The problem, last night, was that any decisions made out of this awkwardness seemed, to my mind, to make no difference for things in general.  But, ultimately, my schlemielkeit (my public performance) meant something to a small group of friends while the schlemielkiet of others spun off into nothingness.  And that’s what I saw with the father.

As he drove off, alone, from the bar, I felt so sad knowing that his awkwardness was translated into something that made people ridicule him.  He drove off alone into the American night.  But he was not born-again.  It seems, from what I had seen and heard, that he was doing the same thing he always did.

In the end, after this death, we became living schlemiels and we all went home alone in an awkward absent-minded manner.  Even though we tried, there seemed to be no way to dispel this and become conscious.  In the face of his untimely passing, we had no norm.

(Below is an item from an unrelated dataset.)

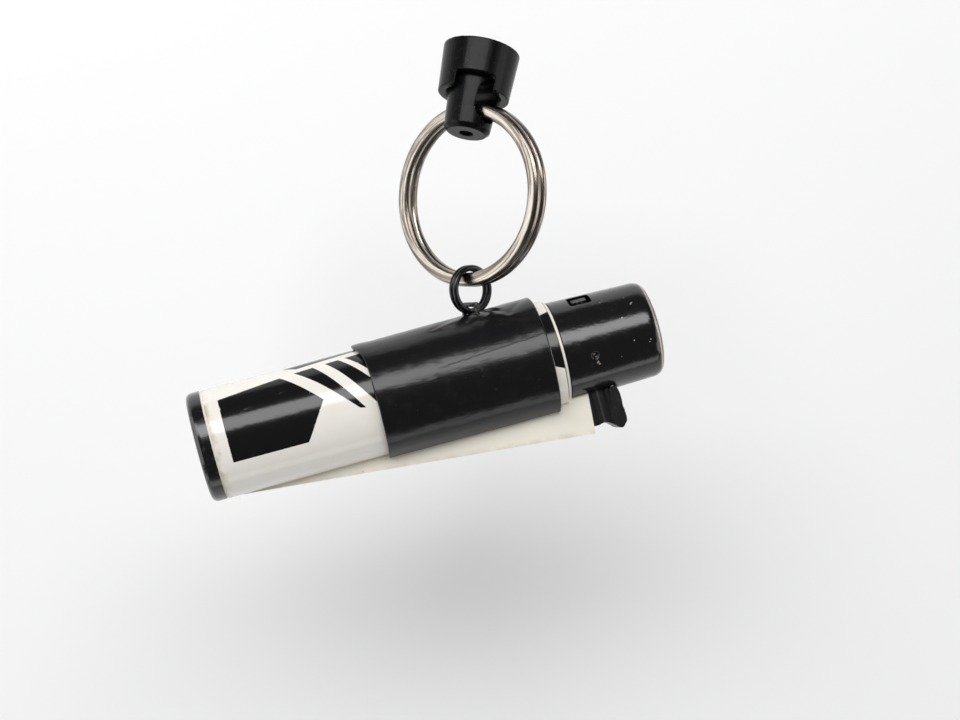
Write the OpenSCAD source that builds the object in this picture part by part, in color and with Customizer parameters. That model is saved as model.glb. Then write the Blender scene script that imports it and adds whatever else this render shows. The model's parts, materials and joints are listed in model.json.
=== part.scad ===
// Refillable gas lighter with a side rib and push button, hanging by a
// stretched sleeve, an eyelet and two split rings from a cord swivel.
// Millimetres, +Z up. The origin is the mouth of the cord bore in the top
// of the swivel collar. The lighter hangs at rest, hood end up and to +X.

/* [Lighter body] */
// overall length of the lighter, base plug to hood rim
lighter_len = 74; // [70:0.5:80]
// radius of the nylon tube under the printed film
body_r = 8.55; // [8:0.05:9]
// thickness of the printed film
film_t = 0.1; // [0.05:0.01:0.2]
// how far the rib's end reaches from the lighter's axis
rib_reach = 13.85; // [12:0.05:15]
// half the width of the rib at its end
rib_half = 3.1; // [2.6:0.1:3.6]
// where the rib ends, from the base
rib_end = 60.9; // [58:0.1:62]
// where the hood starts, from the base
hood_start = 58.3; // [56:0.1:60]

/* [Sleeve] */
// start of the sleeve, from the base
sleeve_start = 28; // [24:0.5:32]
// end of the sleeve, from the base
sleeve_end = 56; // [52:0.5:57]
// outer radius of the sleeve at its base end
sleeve_r0 = 9.35; // [9.1:0.05:9.8]
// outer radius of the sleeve at its hood end
sleeve_r1 = 9.68; // [9.3:0.05:10]

/* [Push button] */
// travel of the push button towards the base
button_travel = 2.6; // [2:0.1:2.8]

/* [Rings] */
// outer diameter of the large split ring
ring_od = 29; // [28:0.5:30]
// radial thickness of the large ring's strip
ring_w = 2.2; // [1.8:0.1:2.4]
// axial thickness of the large ring's two coils together
ring_t = 2.94; // [2.4:0.02:3.1]
// outer diameter of the small split ring
link_od = 7.8; // [7.4:0.1:8.2]
// radial thickness of the small ring's wire
link_w = 0.95; // [0.8:0.05:1]
// axial thickness of the small ring's two coils together
link_t = 1.75; // [1.5:0.05:1.9]

/* [Swivel] */
// radius of the swivel collar at its top
collar_r = 6.15; // [5.8:0.05:6.5]
// radius of the swivel post where it leaves the collar
post_r = 4.2; // [4:0.05:4.2]
// radius of the cord bore in the collar's top wall
cord_r = 0.8; // [0.6:0.05:1]

/* [Hang] */
// tilt of the lighter, hood end up
tilt = 14.97; // [10:0.1:20]
// turn of the lighter about the vertical, hood end back
yaw = 6.8; // [0:0.1:15]
// turn of the large ring about the vertical
ring_turn = -40; // [-60:1:-20]
// turn of the small ring about the vertical
link_turn = 40; // [20:1:50]
// lean of the swivel across the large ring
lean = -16; // [-25:1:0]

/* [Hidden] */
$fn = 64;
slot_z = -10.1;                               // ring seat below the collar top
up = [-sin(lean) * sin(-ring_turn), -sin(lean) * cos(ring_turn), cos(lean)];
seat = slot_z * up;                           // large ring's top, wire centre
ring_rm = (ring_od - ring_w) / 2;
ring_c = seat - [0, 0, ring_rm];
link_c = [seat[0], seat[1], ring_c[2] - ring_od / 2 + ring_w + 0.3 - (link_od / 2 - link_w)];
origin_l = [-43.95, -7.64, -62.96];
film_r = body_r + film_t;
valve_z = 0.8;                                // gas valve axis above the body axis
piezo_z = -6.05;                              // piezo axis below the body axis

// ---- placing ----
module in_lighter() { translate(origin_l) rotate([0, -tilt, 0]) rotate([0, 0, yaw]) children(); }
module in_swivel() { rotate([lean, 0, ring_turn]) children(); }
module in_ring() { translate(ring_c) rotate([90, 0, ring_turn]) children(); }
module in_link() { translate(link_c) rotate([90, 0, link_turn]) children(); }

// ---- helpers ----
// cylinder or cone along X
module xc(x0, x1, r0, r1 = -1, y = 0, z = 0)
    translate([x0, y, z]) rotate([0, 90, 0])
        cylinder(h = x1 - x0, r1 = r0, r2 = r1 < 0 ? r0 : r1);
// box between two corners
module bx(a, b) translate(a) cube(b - a);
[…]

However, after leaving the bar, I went to a friends house were me and a few friends played music, sang, and debriefed.  And, fortunately, I entered into a conversation where someone was asking the same questions I was.  And together we acknowledged that we were all schlemiels and we talked until the dawn about what this means for the future.  How would this effect our children?  What can we give them if we have no common norms?

And then it struck me.  Where did our parents go?  Where did my friend’s father go?  Off into the American night… And now, when I look around at myself and my friends, it strikes me that we all seem to be post-mortem schlemiels.  But, as Beckett might say, “I can’t go on, I must go on.”